__OBJECTIVE__:
The required output is every line from the beginning of the entries below through the line that includes "HEADING_DEPTH = 0.091", copied exactly.

CAD and scene scripts:

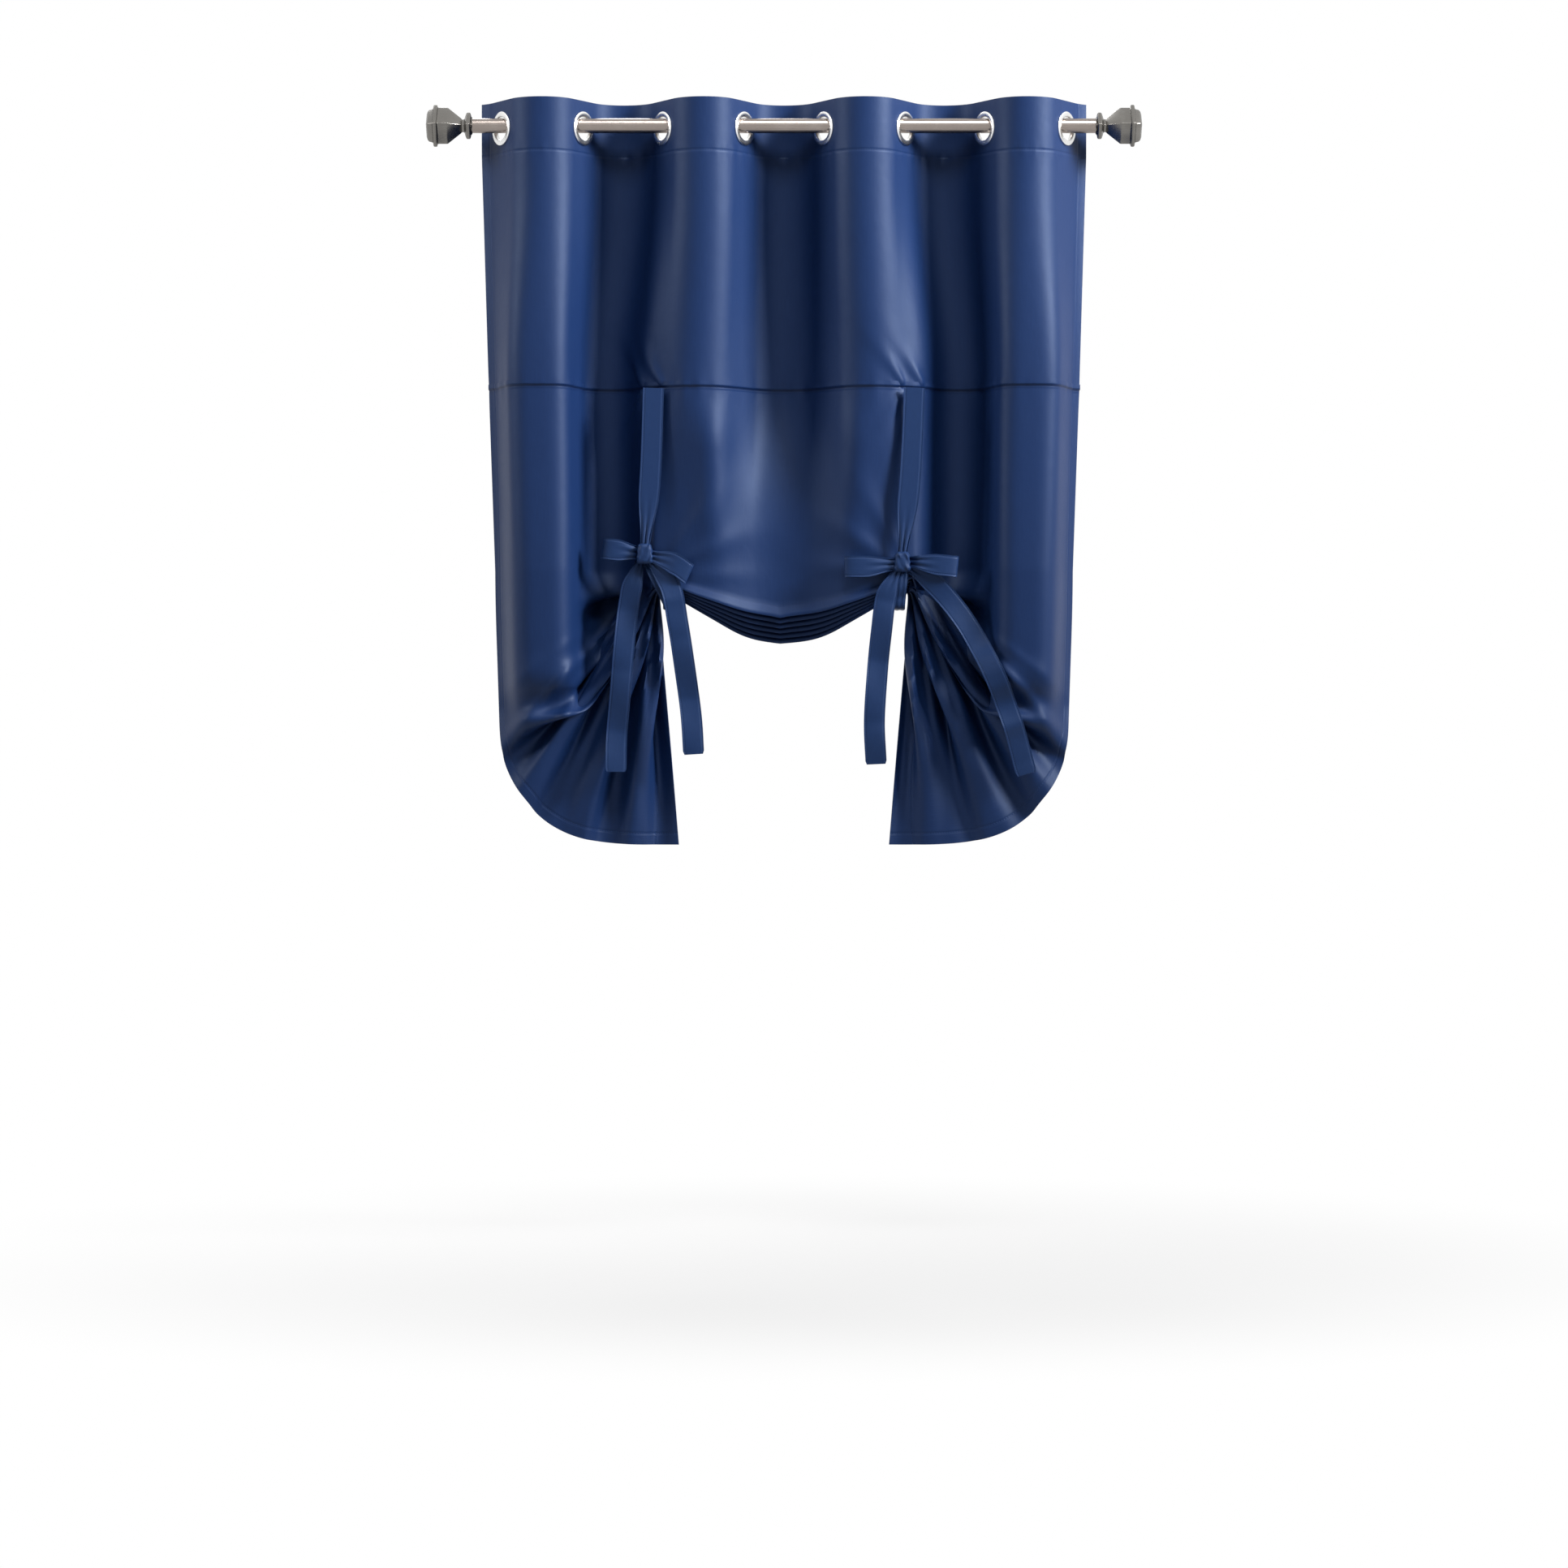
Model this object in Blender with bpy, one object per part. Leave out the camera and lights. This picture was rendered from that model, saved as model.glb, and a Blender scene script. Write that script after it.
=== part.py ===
# Tie up curtain: an eyelet curtain on a rod, drawn up by two pairs of ribbons tied in bows.
# Metres, +Z up, the front faces -Y. The origin is on the rod's axis at the middle of the rod.

import math

import bmesh
import bpy
import numpy as np
from mathutils import Matrix, Vector
from mathutils.bvhtree import BVHTree

# Cloth, as cut and sewn
PANEL_WIDTH = 1.422
PANEL_LENGTH = 1.600
UPPER_LENGTH = 0.4965  # top edge to the seam that holds the ribbons
CLOTH_THICKNESS = 0.0015
SEAM_GAP = 0.0003
HEADING_STAND = 0.043  # top edge above the rod's axis
HEADING_DEPTH = 0.091  # stiff hem that carries the eyelets

# Eyelets
EYELETS = 8
EYELET_END_MARGIN = 0.060  # side edge to the first eyelet
EYELET_BORE = 0.040
EYELET_RING = 0.0585
EYELET_RING_HEIGHT = 0.0032
EYELET_BARREL_WALL = 0.0012
EYELET_FLAT = 0.062  # flat run of cloth that each eyelet sits on
EYELET_SIDES = 16
EYELET_DOME = ((0.0, 0.6), (0.35, 1.0), (0.8, 0.7), (1.0, 0.0))  # shares of the ring's width and height
EYELET_BACK_DOME = ((0.75, 0.7), (0.1, 0.9))
EYELET_CRIMP = 0.6  # how far the barrel passes the cloth, as a share of the ring's height
FIT_GAP = 0.0003

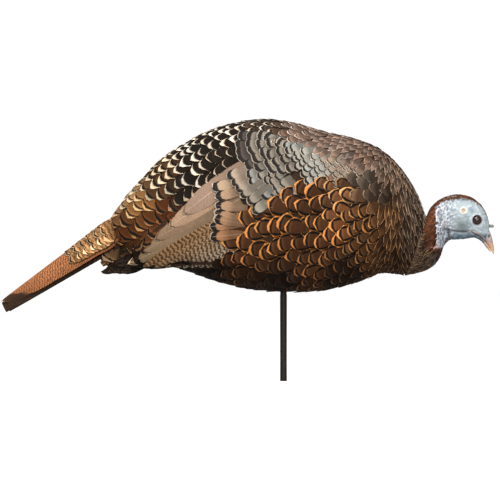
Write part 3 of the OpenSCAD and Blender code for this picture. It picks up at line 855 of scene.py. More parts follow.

__SOLUTION BELOW__:
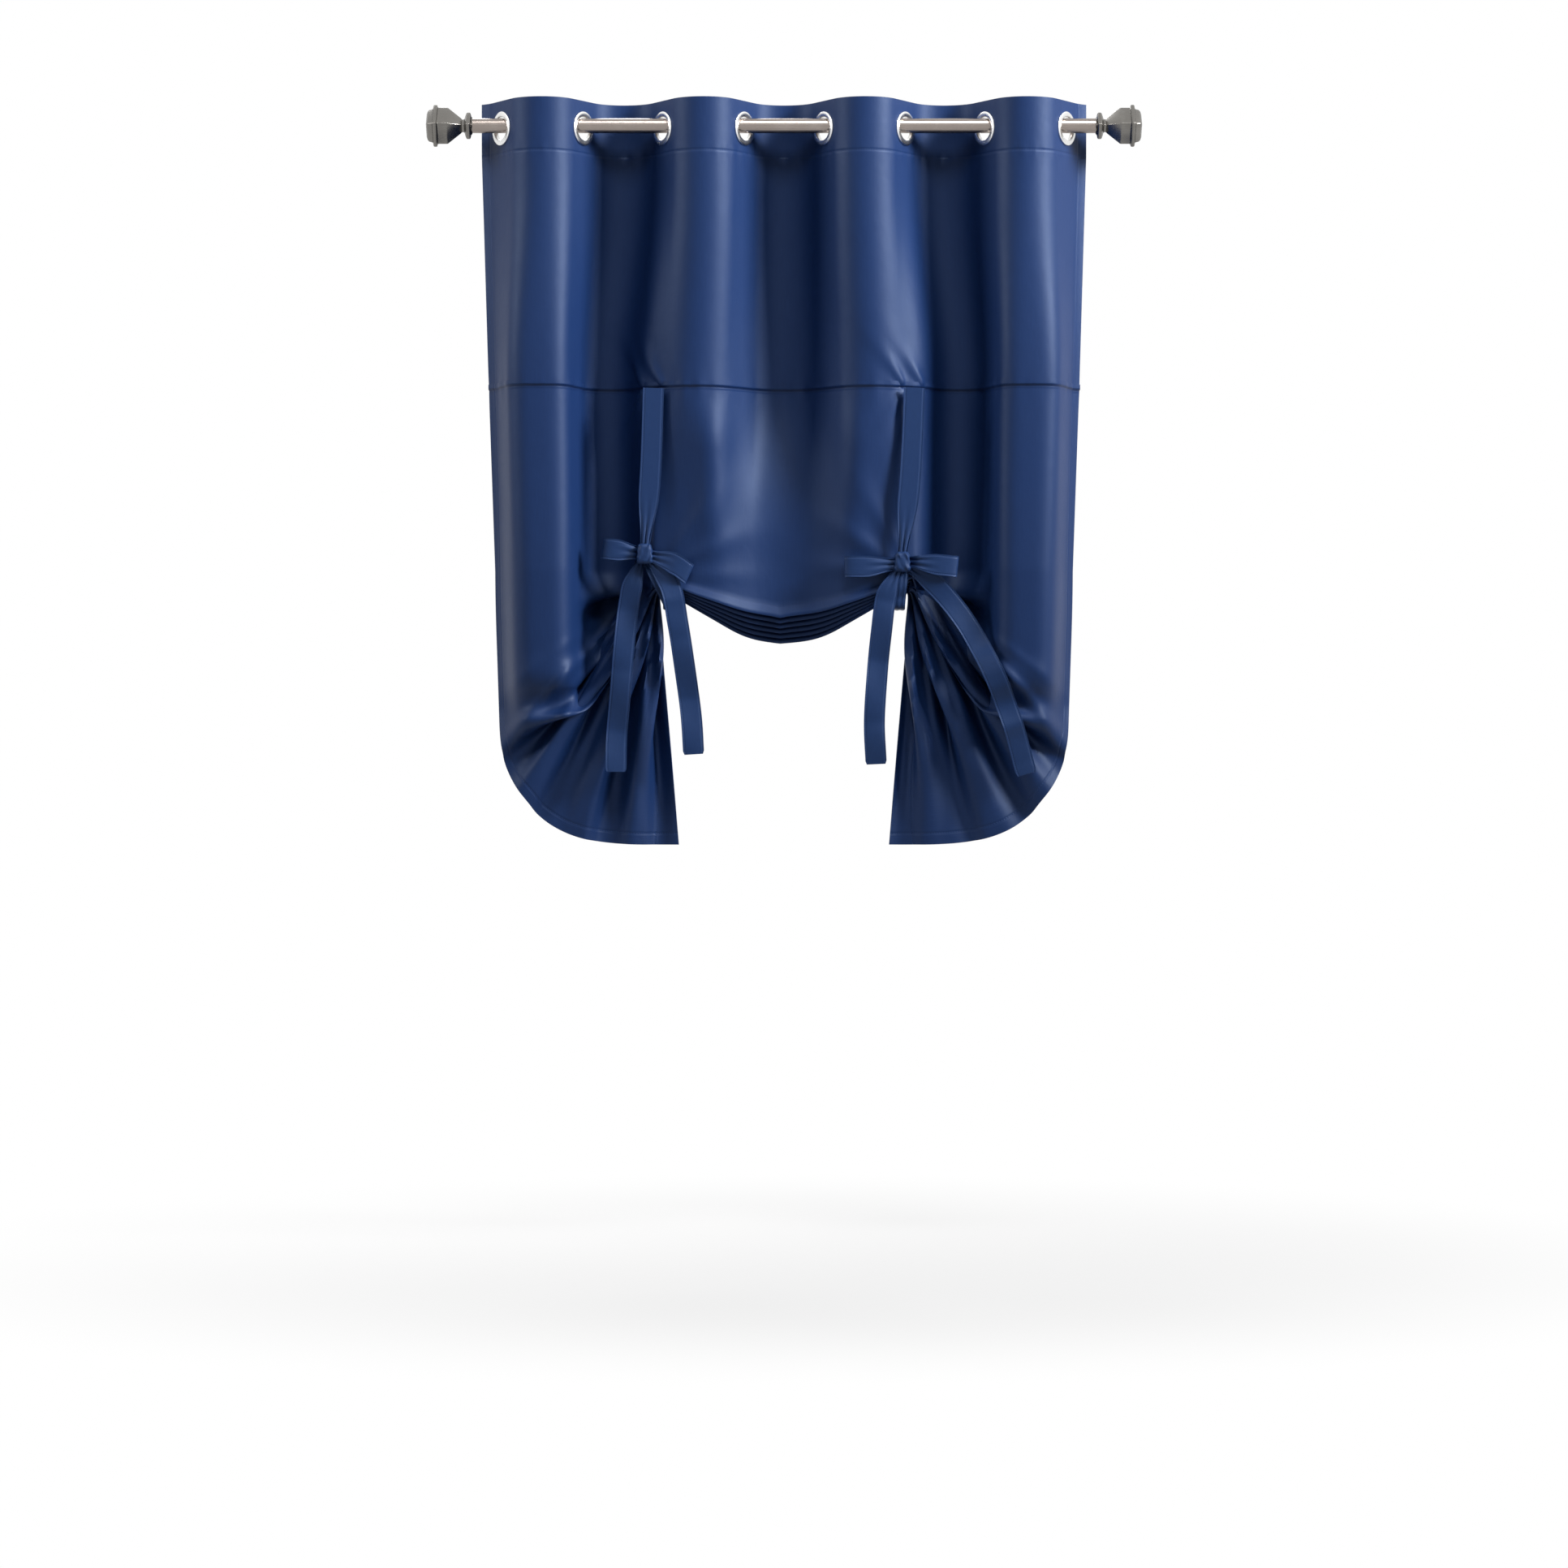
Model this object in Blender with bpy, one object per part. Leave out the camera and lights. This picture was rendered from that model, saved as model.glb, and a Blender scene script. Write that script after it.
=== part.py ===
# Tie up curtain: an eyelet curtain on a rod, drawn up by two pairs of ribbons tied in bows.
# Metres, +Z up, the front faces -Y. The origin is on the rod's axis at the middle of the rod.

import math

import bmesh
import bpy
import numpy as np
from mathutils import Matrix, Vector
from mathutils.bvhtree import BVHTree

# Cloth, as cut and sewn
PANEL_WIDTH = 1.422
PANEL_LENGTH = 1.600
UPPER_LENGTH = 0.4965  # top edge to the seam that holds the ribbons
CLOTH_THICKNESS = 0.0015
SEAM_GAP = 0.0003
HEADING_STAND = 0.043  # top edge above the rod's axis
HEADING_DEPTH = 0.091  # stiff hem that carries the eyelets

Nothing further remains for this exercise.